In the DiAngelo chapter you write “begging the readers forgiveness”- you don’t have my forgiveness. This chapter was particularly painful, so much so that I did not believe that what you were citing was accurate. I had to go online, find a pdf of ‘White Fragility’ and skim the better part of it to realise that what you were citing was in fact true. I recall in my primary school there was a small class of mentally disabled kids who would only mingle with the rest of the students at lunch time. Children, being the horrible creatures that they are, would swarm the disabled kids, making fun of them, pointing out their every mental deficiency. They would ask questions like what’s ten plus ten, waiting for the disabled kids to become so frustrated that they would burst into tears. Reading the DiAngelo chapter reminds me of this- there is no way someone could so thoroughly humiliate themselves without being at least somewhat cognitively impaired.

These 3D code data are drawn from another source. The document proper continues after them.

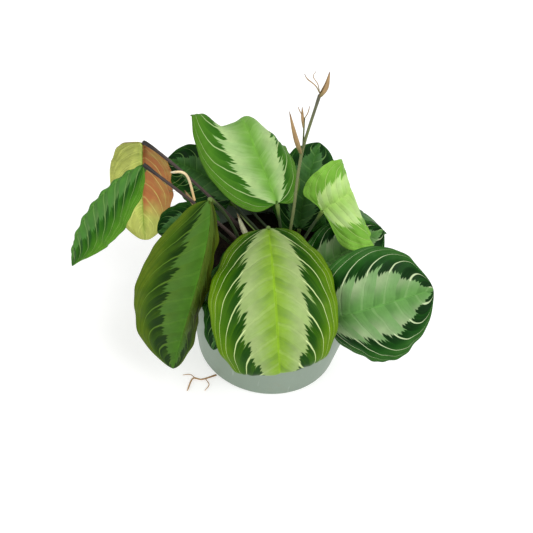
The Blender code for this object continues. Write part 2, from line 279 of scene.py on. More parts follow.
class Wire:
    """A value in a node tree. Arithmetic on it adds Math nodes."""

    def __init__(self, tree, socket):
        self.tree = tree
        self.socket = socket

    def math(self, operation, *others):
        return node(self.tree, "ShaderNodeMath", [self, *others], operation=operation)

    __add__ = __radd__ = partialmethod(math, "ADD")
    __sub__ = partialmethod(math, "SUBTRACT")
    __mul__ = __rmul__ = partialmethod(math, "MULTIPLY")
    __truediv__ = partialmethod(math, "DIVIDE")
    __pow__ = partialmethod(math, "POWER")
    __abs__ = partialmethod(math, "ABSOLUTE")
    fract = partialmethod(math, "FRACT")

    def __rsub__(self, other):
        return self.math("MULTIPLY_ADD", -1.0, other)

    def clipped(self):
        """Kept between 0 and 1."""
        return self.math("MAXIMUM", 0.0).math("MINIMUM", 1.0)

    def rise(self, low, high, start=0.0, end=1.0):
        """0 below low, 1 above high, and smooth between."""
        return node(self.tree, "ShaderNodeMapRange", [self, low, high, start, end],
                    interpolation_type="SMOOTHSTEP")

    def fall(self, low, high):
        """1 below low, 0 above high, and smooth between."""
        return self.rise(low, high, 1.0, 0.0)


def node(tree, kind, inputs=(), output=0, **settings):
    """Adds a node, fills its inputs (by number or name), and gives back one of its outputs."""
    made = tree.nodes.new(kind)
    for key, value in settings.items():
        setattr(made, key, value)
    for key, value in inputs.items() if isinstance(inputs, dict) else enumerate(inputs):
        if isinstance(value, Wire):
            tree.links.new(value.socket, made.inputs[key])
        elif value is not None:
            made.inputs[key].default_value = value
    return Wire(tree, made.outputs[output])


def tree_of(*values):
    """The tree of the first wire among some values."""
    return next(value.tree for value in values if isinstance(value, Wire))


def mixed(factor, first, second, blend="MIX"):
    """Two colours mixed by a factor."""
    return node(tree_of(factor, first, second), "ShaderNodeMix",
                {0: factor, 6: first, 7: second}, 2, data_type="RGBA", blend_type=blend)


def joined(x, y, z):
    """A vector of three values."""
    return node(tree_of(x, y, z), "ShaderNodeCombineXYZ", [x, y, z])


def shaded(colour, light):
    """A colour made lighter or darker by a factor."""
    return mixed(1.0, colour, joined(light, light, light), "MULTIPLY")


def parts(vector):
    """The X, Y and Z of a vector."""
    split = node(vector.tree, "ShaderNodeSeparateXYZ", [vector])
    return [Wire(vector.tree, socket) for socket in split.socket.node.outputs]


def stretched(place, scales):
    """A place scaled by a factor of its own each way, for grain that runs one way."""
    return node(place.tree, "ShaderNodeVectorMath", [place, scales], operation="MULTIPLY")


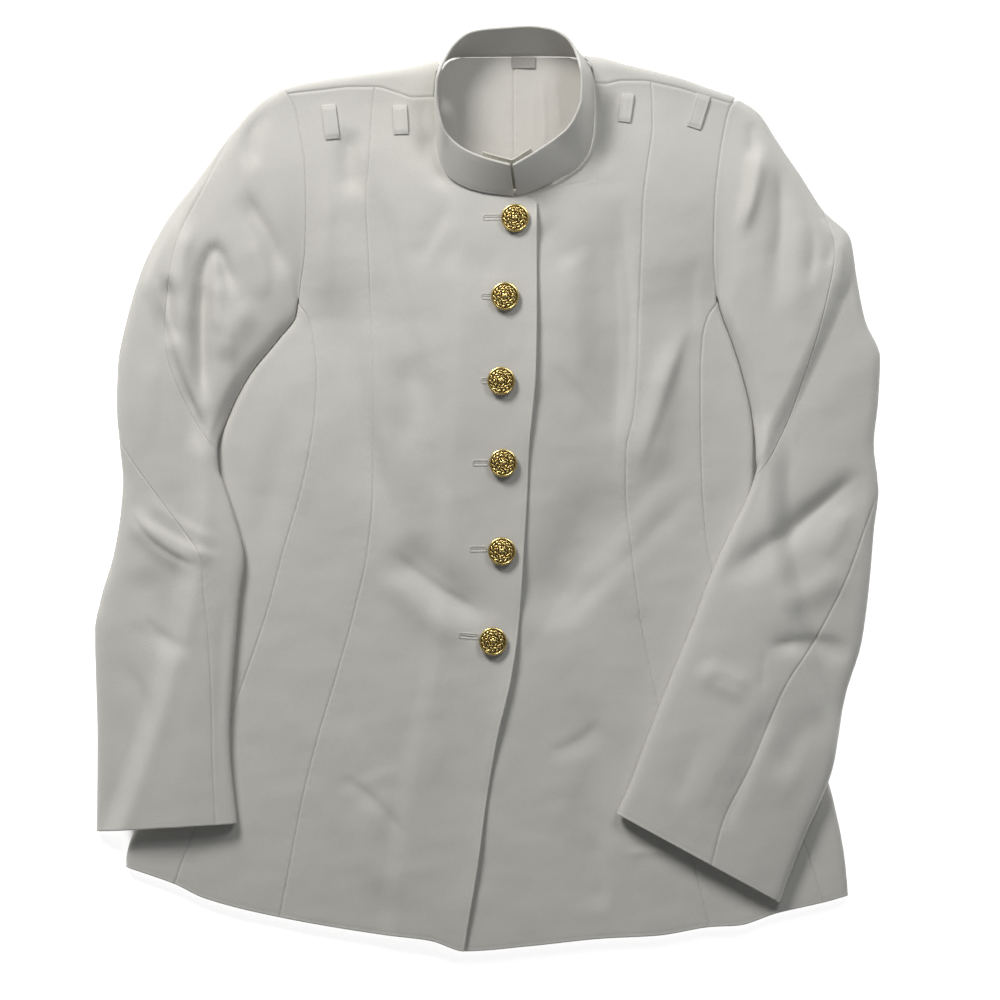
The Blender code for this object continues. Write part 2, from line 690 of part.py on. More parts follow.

I hope your book is widely read. God knows people need to read it. I can only handle so many ‘trigger warnings’ given before discussion of homelessness in a class on drug addiction, or a warning about animal abuse before a class on animal experiments in psychology. There are too many examples of faculty insanity when it comes to progressivism to list, and to be honest I wouldn’t want to burden you with them- I don’t know how you’re still sane after going through the material cited in your book.

 

I had a few questions pertaining to the book that I hope you have enough time to answer:

 

1. In chapter 3, you establish that reparations are not politically tenable and their dogmatic advocacy serves to harm the Sanders campaign. To what extent do you think it damaged Sanders chances at winning or to what extent was it just a nuisance?

 

2. In chapter 2 you argue that intersectionality is being used to play the oppression olympics. Despite this usage, do you think intersectionality holds any strength as a way of analysing the world? For example, does it not hold as an important method of analysis when looking at, say, addiction. (Many drug addicts are unemployed. Many more have been raped. Many more are Aboriginal. Should these three factors both not be combined to look at the level of oppression and need a person has in treatment)

 

3. Somewhat unrelated but at the start of Obama’s chapter, you cite Trotsky’s opinion on Kerensky as a ‘grandiose zero’. I’ve always viewed Kerensky through the more traditional view: an ambitious socialist politician in a difficult political position. What’s your opinion on him?

 

4. I was very surprised by Fredrick Douglass’s opinion on native americans and Bertrand Russel’s opinions on black people and aboriginals across the globe. I have to admit, by these examples, you completely changed my mind on the degree to which certain opinions should be discussed in an academic space. Given these great minds’ fallibilities, it makes me more cautious of my own opinion. Can you recommend any books that effectively argue the Israeli position on the current crisis? Or any competent books that dispute the Chomskyite position of the world? At present it seems that I’m in somewhat of a political bubble.

 

Thanks again for sending the book. I can’t overstate the pleasure it was to read.